09/06/2020

Pronti, ai posti, via! Strano animale l’essere umano: può fare una cosa uguale a sé stessa tutti i giorni e all’infinito MA… ma poi succede che per una scelta, tanto esistenziale quanto materiale, si fermi l’intero nostro sistema e noi, animali abitudinari, bloccati per 3 mesi, rimettendoci alla prova, verifichiamo con sgomento come tante sicurezze siano, in così poco tempo, venute meno. Ieri, riaperte le thermae, i collaboratori erano un po’ spaesati per quanto entusiasti, mi chiedevano tante cose che, onestamente, loro avevano sempre saputo e gestito mentre io no: piccoli segreti del loro mestiere che hanno dovuto ripescare nella memoria professionale, azioni compiute migliaia di volte che hanno dovuto rodare, modalità e protocolli da ripassare come per l’esame di riparazione a settembre. Sanno tutto quel che serve per essere più bravi di tanti altri, ma questa inspiegabile insicurezza ha assalito tutti noi nel riappropriarci dei nostri spazi lavorativi, perché, per prima cosa, occorre ridisegnare il proprio perimetro fisico ed emotivo… Mentre scrivo suona l’allarme antincendio e si chiudono in un attimo le porte di sicurezza: funziona!

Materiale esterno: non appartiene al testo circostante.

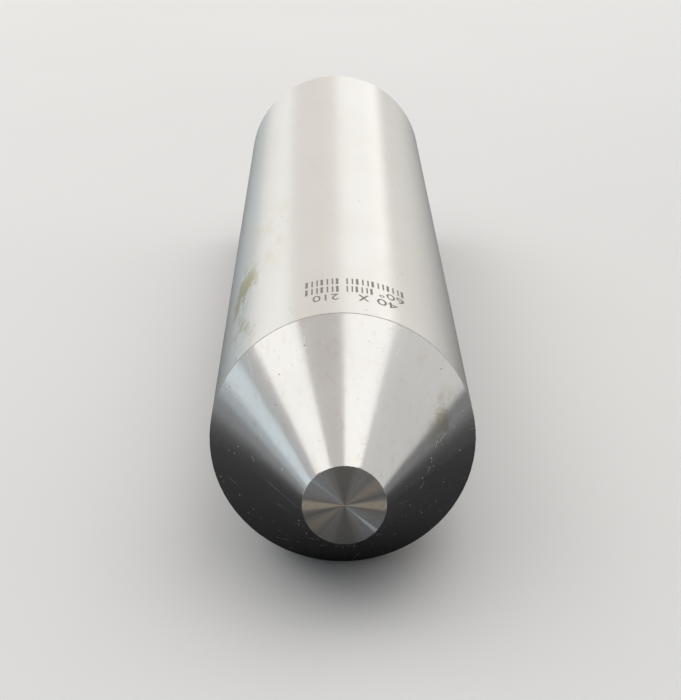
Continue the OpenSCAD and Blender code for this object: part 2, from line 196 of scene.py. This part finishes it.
class Finish:
    """The inputs of one steel surface, changed layer by layer and then joined to the shader."""

    def __init__(self, name, color, rough):
        self.n = Nodes(name)
        self.place, self.x, self.y, self.z = self.n.position()
        n = self.n
        self.radius = n.math("SQRT", n.math("ADD", n.times(self.x, self.x), n.times(self.z, self.z)))
        self.color = rgb(*color)
        self.rough = rough
        self.metal = 1.0

    def stretched(self, across, lengthwise):
        """Object coordinates in cells of 1/across and 1/lengthwise metres."""
        n = self.n
        return n.vector(n.times(self.x, across), n.times(self.y, lengthwise), n.times(self.z, across))

    def tint(self, mask, color, rougher=0.0, metal=None):
        """Changes the colour, and where given the roughness and the metal, where the mask is 1."""
        n = self.n
        self.color = n.mix(mask, self.color, rgb(*color))
        if rougher:
            self.rough = n.math("ADD", self.rough, n.times(mask, rougher))
        if metal is not None:
            drop = n.times(mask, 1.0 - metal)
            self.metal = n.math("SUBTRACT", self.metal, drop, clamp=True)

    def rings(self, pitch, depth):
        """Fine turned or ground lines round the axis, on faces and on outsides alike."""
        n = self.n
        along = n.math("SUBTRACT", self.y, self.radius)
        cells = n.vector(n.times(self.x, 40.0), n.times(along, 1 / pitch), n.times(self.z, 40.0))
        lines = n.noise(cells, 1.0, 3.0, 0.65)
        grain = n.noise(self.place, 2400.0, 2.0, 0.6)
        self.normal = n.bump(lines, depth, n.bump(grain, GRAIN_DEPTH))
        self.rough = n.math("ADD", self.rough, n.ramp(lines, 0.3, 0.7, -0.02, 0.02))

    def clouds(self, dull, amount, rougher):
        """Soft duller patches all over."""
        n = self.n
        soft = n.ramp(n.noise(self.stretched(90.0, 35.0), 1.0, 4.0, 0.6), 0.38, 0.72)
        self.tint(n.times(soft, amount), dull, rougher)

    def streaks(self, color, amount):
        """Faint lengthwise wipe marks."""
        n = self.n
        wiped = n.ramp(n.noise(self.stretched(900.0, 45.0), 1.0, 3.0, 0.6), 0.52, 0.74)
        self.tint(n.times(wiped, amount), color)

    def stain(self, centre, across, lengthwise, color, amount):
        """An old oil stain in lengthwise patches, reaching that far from its centre."""
        n = self.n
        middle = (centre[0] / across, centre[1] / lengthwise, centre[2] / across)
        near = n.ramp(n.distance(self.stretched(1 / across, 1 / lengthwise), middle), 1.0, 0.3)
        patches = n.ramp(n.noise(self.stretched(230.0, 60.0), 1.0, 5.0, 0.68), 0.46, 0.62)
        self.tint(n.times(near, patches, amount), color, 0.10)

    def dust(self, amount, commonness=0.0):
        """Pale specks that sit on the metal and a few dark pits in it."""
        n = self.n
        low = 0.835 - commonness
        specks = n.ramp(n.noise(self.place, 2600.0, 0.0, 0.0), low, low + 0.03)
        self.tint(n.times(specks, amount), (0.75, 0.73, 0.68), 0.2, 0.1)
        moved = n.vector(n.math("ADD", self.x, 0.5), self.y, self.z)
        pits = n.ramp(n.noise(moved, 1700.0, 0.0, 0.0), 0.89, 0.905)
        self.tint(n.times(pits, 0.8), (0.07, 0.06, 0.05), 0.2)

    def scratches(self, amount, lean_deg):
        """Sparse straight hairlines: short stretches of parallel lines that lean off the axis."""
        n = self.n
        lean = math.radians(lean_deg)
        around = n.times(n.math("ARCTAN2", self.x, self.z), SHANK_R)
        sideways = n.math("ADD", n.times(around, math.cos(lean)), n.times(self.y, math.sin(lean)))
        rows = n.times(sideways, 1 / SCRATCH_PITCH)
        row = n.math("FLOOR", rows)
        stretches = n.noise(n.vector(n.times(row, 7.3), n.times(self.y, 70.0), 0.0), 1.0, 1.0, 0.5)
        shown = n.ramp(stretches, 0.60, 0.66)
        place_in_row = n.noise(n.vector(n.times(row, 3.1), n.times(self.y, 9.0), 4.0))
        away = n.math("ABSOLUTE", n.math("SUBTRACT", n.math("FRACT", rows), place_in_row))
        line = n.ramp(away, 0.028, 0.010)
        self.tint(n.times(line, shown, amount), SCRATCH_COLOR, 0.15, 0.4)

    def hairline(self, first, last, half_width, amount):
        """One straight scratch between two points, broken in places."""
        n = self.n
        half_length = (last - first).length / 2
        from_middle = n.vector_math("SUBTRACT", self.place, (first + last) / 2).outputs["Vector"]
        along = (last - first).normalized()
        lengthwise = n.vector_math("DOT_PRODUCT", from_middle, along).outputs["Value"]
        sideways = n.vector_math("CROSS_PRODUCT", from_middle, along).outputs["Vector"]
        line = n.ramp(n.distance(sideways, (0, 0, 0)), half_width, half_width * 0.3)
        inside = n.ramp(n.math("ABSOLUTE", lengthwise), half_length, half_length - 0.4 * MM)
        broken = n.ramp(n.noise(self.place, 900.0, 1.0, 0.5), 0.36, 0.5)
        self.tint(n.times(line, inside, broken, amount), SCRATCH_COLOR, 0.15, 0.3)

    def spot(self, centre, reach, color):
        """One pit, reaching that far from its centre."""
        n = self.n
        self.tint(n.ramp(n.distance(self.place, centre), reach, reach * 0.4), color, 0.2)

    def seam_shade_line(self):
        """A dark brown line painted round the part over the running gap: painted shade of the gap and
        the rib beside it.
        """
        n = self.n
        off = n.math("ABSOLUTE", n.math("SUBTRACT", self.y, SEAM_Y))
        self.tint(n.ramp(off, SEAM_HALF_WIDTH, SEAM_HALF_WIDTH * 0.4), (0.17, 0.13, 0.11), 0.2)

    def finish(self, anisotropy):
        """Joins the layers to the shader, with highlights stretched along the axis."""
        n = self.n
        n.put(n.bsdf.inputs["Base Color"], self.color)
        n.put(n.bsdf.inputs["Roughness"], self.rough)
        n.put(n.bsdf.inputs["Metallic"], self.metal)
        n.bsdf.inputs["Anisotropic"].default_value = anisotropy
        n.bsdf.inputs["Anisotropic Rotation"].default_value = 0.25
        n.put(n.bsdf.inputs["Tangent"], n.tangent_round_axis())
        n.put(n.bsdf.inputs["Normal"], self.normal)
        return n.material


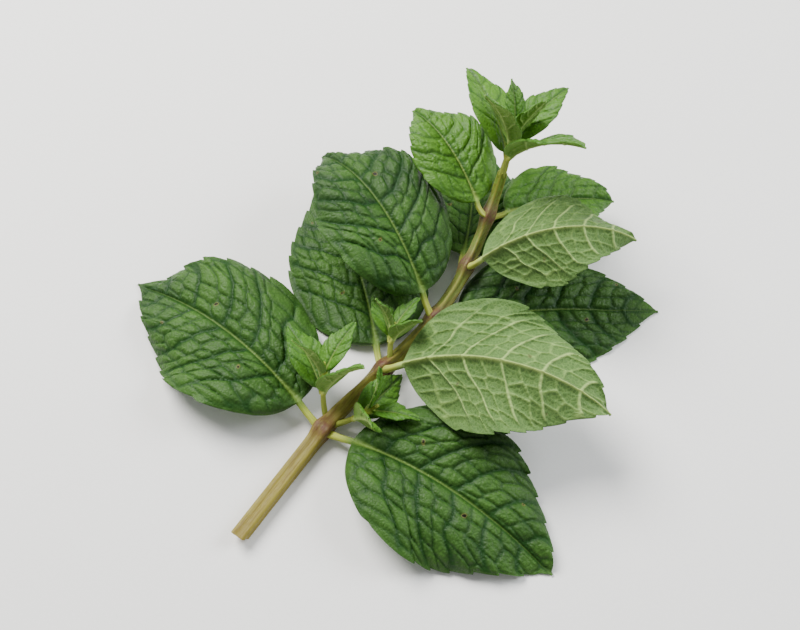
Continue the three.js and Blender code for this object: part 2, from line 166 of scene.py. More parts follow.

Ma non è una esercitazione, accade invece che, in compagnia di Gloria, ho dimenticato di aver messo a bollire la pentola con i fagiolini sul fornelletto: ho bruciato sia fagiolini che pentola… maledetta piastra elettrica che con la manopolina a 1 non scalda, a 2 di più, ma solo se prima è stata a lungo sul 3. L

Con la pandemia siamo quindi finiti in un imbuto? Non lo so, ma è probabile… a me gli imbuti piacciono, eppure, portano con sé un’immagine simbolica negativa. Forse perché nel medioevo l’imbuto rovesciato era simbolo di pazzia o perché nella Divina Commedia, Dante attribuisce all’Inferno una forma a imbuto? L’imbuto, dunque, è uno strumento dalle origini antichissime, e il suo impiego è fatto esclusivamente per travasare. Che si tratti di imbutoni in lamiera elettrosaldata o di imbutini di vetro per il farmacista, stiamo descrivendo un attrezzo semplice e funzionale che determina la portata principalmente di liquidi in contenitori dall’imboccatura stretta. Per realizzarlo si assemblano due parti: una è un tronco di cono stretto e lungo, per incanalare senza disperdere; mentre l’altra ha una forma più larga e tozza per ricevere. I materiali che lo costituiscono possono essere: metallo, plastica, vetro. Tutti noi conosciamo quello classico di plastica, impiegato in cucina. Indipendentemente, però, dal materiale di costruzione, l’imbuto deve essere liscio, in modo da non creare attrito all’interno e anche molto resistente per evitare che si deformi. Può essere dotato di un manico, per tenerlo o appenderlo, e, a volte, di una retina, nel punto di congiunzione tra coppa e gambo, che serve da filtro. Pensando a un imbuto a me vengono in mente tre bellissime immagini: i giochi sulla spiaggia di Sottomarina con i miei cugini e mia sorella, sotto l’occhio vigile di mia nonna Ida; il muro della mia classe, alla scuola elementare Alessandro Manzoni, dove la maestra Turetta ci indicava le vocali appese e, se la o era legata all’immagine dell’oca, la i era un imbuto; infine, the last but not the least, i personaggi iconici del Mago di OZ: nella favola di Frank Baum , gli amici di Dorothy sono uno spaventapasseri, il leone codardo e l’uomo di latta con l’imbuto in testa.